Human communities are only as healthy as our conceptions of human nature. It has long been assumed that selfishness, greed and competitiveness lie at the core of human behavior, the products of our evolution. It takes little imagination to see how these assumptions have guided most realms of human affairs, from policy making to media portrayals of social life.

But clearly, recent scientific findings forcefully challenge this view of human nature. We see that compassion is deeply rooted in our brains, our bodies, and in the most basic ways we communicate.
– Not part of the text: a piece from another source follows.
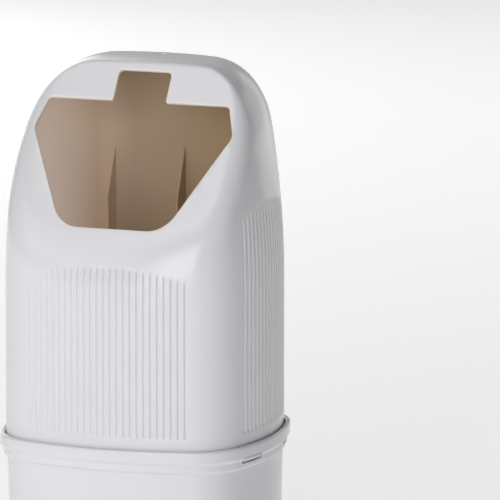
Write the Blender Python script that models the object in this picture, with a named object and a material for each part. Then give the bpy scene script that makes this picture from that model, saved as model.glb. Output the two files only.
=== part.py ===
"""Toilet brush holder: a cup-shaped base, and a tall hood that drops into its collar and clips there.

Metres, +Z up, front towards -Y.  The origin is the middle of the flat face that the holder stands on.
"""
import math

import bmesh
import bpy
import numpy as np
from mathutils import Matrix, Vector

MM = 0.001

# Outline of the hood, seen from above: shallow arcs at the front, back and sides, joined by corner arcs.
WIDTH = 127.2 * MM
DEPTH = 114.0 * MM
FRONT_RADIUS = 138.0 * MM
SIDE_RADIUS = 106.7 * MM
CORNER_RADIUS = 26.6 * MM

# Heights.  The collar's top edge is the level that the hood's own heights are counted from.
BASE_HEIGHT = 100.0 * MM
HOOD_RISE = 175.9 * MM
COLLAR_DEPTH = 9.9 * MM
LIP_DEPTH = 6.2 * MM

# Walls and clearances.
HOOD_WALL = 2.0 * MM
BASE_WALL = 2.0 * MM
FIT_GAP = 0.5 * MM
SEAT_GAP = 0.3 * MM
LIP_PROUD = 2.9 * MM
STEP_PROUD = 1.4 * MM
WALL_INSET = 0.6 * MM
BASE_DRAFT = math.radians(1.2)
LEAD_IN = 0.7 * MM
RIM_ROUND = 1.0 * MM
LIP_ROUND = 0.5 * MM
STEP_SLOPE = 1.5 * MM
FOOT_HEIGHT = 1.5 * MM
FOOT_WIDTH = 6.0 * MM
BOTTOM_ROUND = 4.0 * MM

# The hood's upper part: the sides lean in, the roof is crowned, and a leaning flat carries the opening.
SIDE_LEAN_HEIGHT = 105.9 * MM
SIDE_LEAN_RADIUS = 395.0 * MM
ROOF_RADIUS_ACROSS = 656.0 * MM
ROOF_RADIUS_ALONG = 78.0 * MM
ROOF_SUMMIT_Y = 19.8 * MM
SHOULDER_BLEND = 30.0 * MM
FACE_LEAN = math.radians(35.4)
FACE_TOP_Y = 4.0 * MM

# The opening in the leaning flat, as heights below the flat's top edge.
OPENING_FLOOR_DROP = 71.3 * MM
OPENING_SIDE_DROP = 29.9 * MM
OPENING_HEAD_DROP = 16.9 * MM
NOTCH_DROP = 3.7 * MM
OPENING_FLOOR_HALF = 25.8 * MM
OPENING_SIDE_HALF = 49.6 * MM
OPENING_HEAD_HALF = 44.9 * MM
OPENING_FLOOR_ROUND = 15.0 * MM
OPENING_SIDE_ROUND = 5.0 * MM
OPENING_HEAD_ROUND = 2.5 * MM
NOTCH_HALF = 13.1 * MM
NOTCH_ROUND = 2.0 * MM
NOTCH_MOUTH_ROUND = 1.0 * MM

# Ribbed panels: rows of shallow upright grooves.
GROOVE_PITCH = 3.26 * MM
SIDE_GROOVE_PITCH = 3.6 * MM
GROOVE_RADIUS = 0.9 * MM
GROOVE_DEPTH = 0.45 * MM
FRONT_GROOVES = 25
SIDE_GROOVES = 17
GROOVE_FOOT = 5.9 * MM
FRONT_GROOVE_MARGIN = 1.6 * MM
FRONT_GROOVE_BOW = 6.2 * MM
SIDE_GROOVE_DROP = 61.3 * MM
SIDE_GROOVE_BOW = 6.0 * MM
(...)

What’s more, a sense of compassion fosters compassionate behavior and helps shape the lessons we teach our children.

Integral Education cultivates Communities because it is based on the interrelationship of each of us to the other and to the world. We are connected not only to each other, but to the universe.

Deepak Chopra and Menas Kefatos, in their recent book, You Are the Universe, recognize that the study of the universe is no longer solely the domain of the natural scientists in general, and the physicists in particular. If we are to increase our understanding of the nature of the universe and our relationship to it, we need to move beyond the confines of the traditional disciplines by advancing an integral education that includes multiple ways of knowing, multicultural traditions, and transdisciplinarity.
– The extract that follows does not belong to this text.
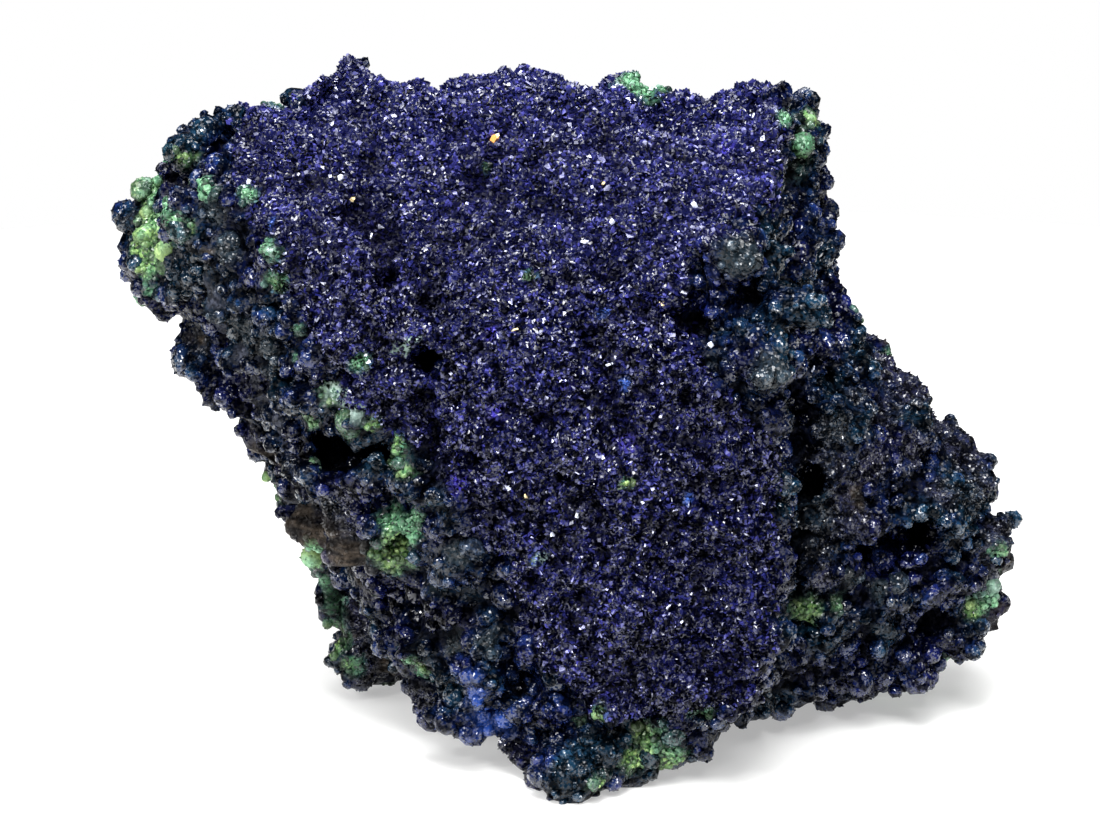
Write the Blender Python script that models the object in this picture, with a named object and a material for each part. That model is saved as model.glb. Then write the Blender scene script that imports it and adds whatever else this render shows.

A particularly significant moment in the book is in the discussion regarding reality at a recorded meeting between Albert Einstein and Rabindranath Tagore in 1930. The authors cite this conversation in order to connect the expansive contours of their study.

Tagore was “someone the West viewed as an embodiment of Eastern spiritual traditions” (Chopra and Kafatos, 22). He received the Nobel Prize for Literature in 1913, and he was an acclaimed philosopher, musician and artist. When Einstein, deservedly regarded as the “world’s greatest scientist” asked Tagore about the meaning of truth, Tagore asserted that truth was human, that is, subjective– and Einstein, while holding an opposite opinion, stated that he could not prove the objectivity of truth. Chopra and Kafatos use this historic exchange as representing a radical dialogue between East and West as well as between the physical sciences and spiritual traditions. By the end of the conversation, Einstein and Tagore had reached a meeting of minds and an ethical framework.

Chopra and Kafatos write:

The once- famous meeting between two great minds is now largely forgotten. But in a startling way, it was prophetic, because the possibility of a human universe, one that depends on us for its very existence, now looms large. The most fantastic of possibilities, that we are the creators of reality, is no longer fantastic. After all, belief and disbelief are human creation, too. (p.25).
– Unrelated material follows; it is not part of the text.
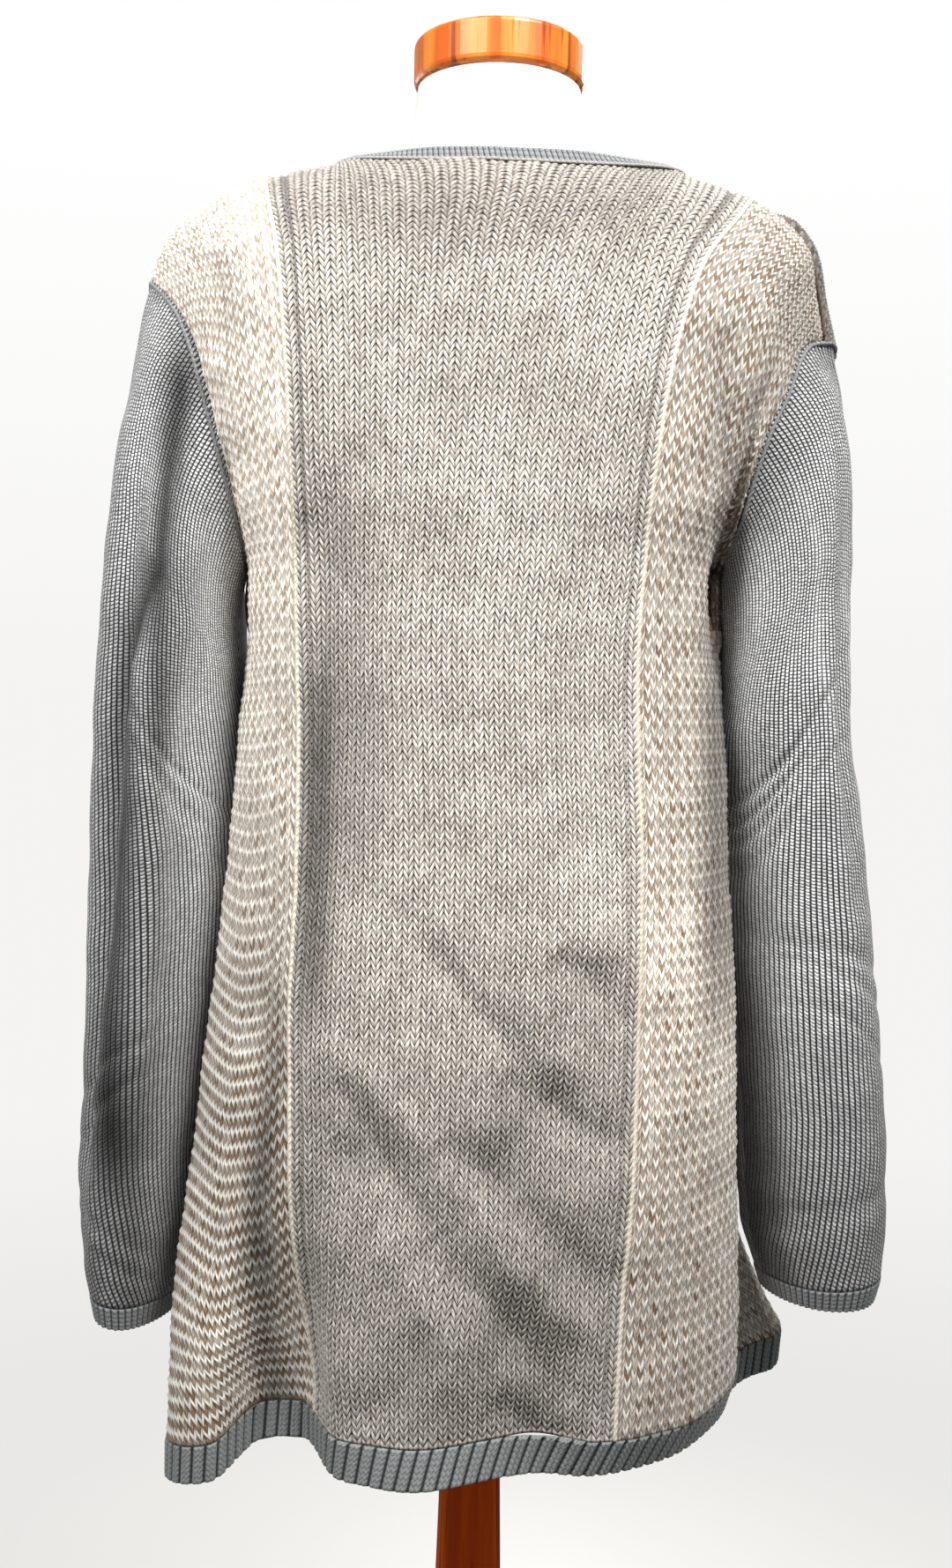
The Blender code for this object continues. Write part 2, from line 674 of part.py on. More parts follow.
class Grid:
    """A rectangle of points of the garment surface that becomes one wall."""

    def __init__(self, name, points, wall, closed=False, trim=(1, 1, 1, 1)):
        self.name, self.p, self.wall = name, points, wall
        self.closed, self.trim = closed, trim  # trim: which of bottom, top, start, end is cut back
        self.limb = int(name.startswith(("sleeve", "cuff")))


def apart(edge, inside, normal, closed):
    """Half the seam's gap for each point of an edge, square to the plane that parts it from the
    next piece."""
    if closed:
        along_edge = np.roll(edge, -1, 0) - np.roll(edge, 1, 0)
    else:
        ends = np.concatenate([edge[:1], edge, edge[-1:]])
        along_edge = ends[2:] - ends[:-2]
    b = np.cross(normal, along_edge)
    b /= np.maximum(np.linalg.norm(b, axis=-1, keepdims=True), 1e-12)
    way = np.sign((b * (inside - edge)).sum(-1, keepdims=True))
    return b * way * GAP / 2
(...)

Chopra and Kafatos present an integral approach to an ancient idea– the creation of the universe– by building a case for human participation in this creation of the universe as a community.

An integral model of education, one drawing on many disciplines, cultures and ways of knowing is needed if we wish to continue making progress in dealing with the pressing issues that currently challenge us, especially the fragmentation of the whole into isolated groups.

The Ultimate Expression of a Compassionate Community: Heroic Compassion

Heroic Compassion is like altruism with a risk. It has two forms. Immediate Heroic Compassion is when, without thought, you jump onto the subway track to rescue someone. It’s impulsive.

Considered Heroic Compassion isn’t done impulsively; it’s done with thought, and it can be maintained for many years.

Kristen Monroe, a political scientist at the University of California, Irvine, has studied people with heroic compassion and here are her criteria for it.

1. you must act– not only think about how good it would be to act.

2. your goal is the welfare of the other person.

3. your action has consequences for that person.

4. there’s a good possibility your actions will diminish your own welfare– you’re putting yourself at risk.

5. and you have no anticipation of reward or recognition.

To connect the current Social Divides, we need the spirit of compassion that is exemplified by Martin Luther King’s Beloved Community.

Today we are faced with increasing challenges regarding the formation of a fair and just society– a society in which a Beloved Community can be nurtured and thrive.

As Martin Luther King put it,

I can’t be what I ought to be until you are what you ought to be, and you can’t be what you ought to be until I am what I ought to be.”

I conclude my remarks with a quotation from Dr. Chaudhuri’s writings. He wrote about what he referred to as the supermind as the ultimate outcome of a life-long integral education and its role in creating compassionate communities by advancing the evolution of consciousness.

The supermind is the principle of integral consciousness in which all opposites are harmonized. So the supermind alone can lay the foundation for a unified world-order in which unity and diversity, peace and justice, love and freedom can coexist. (1997a, 181).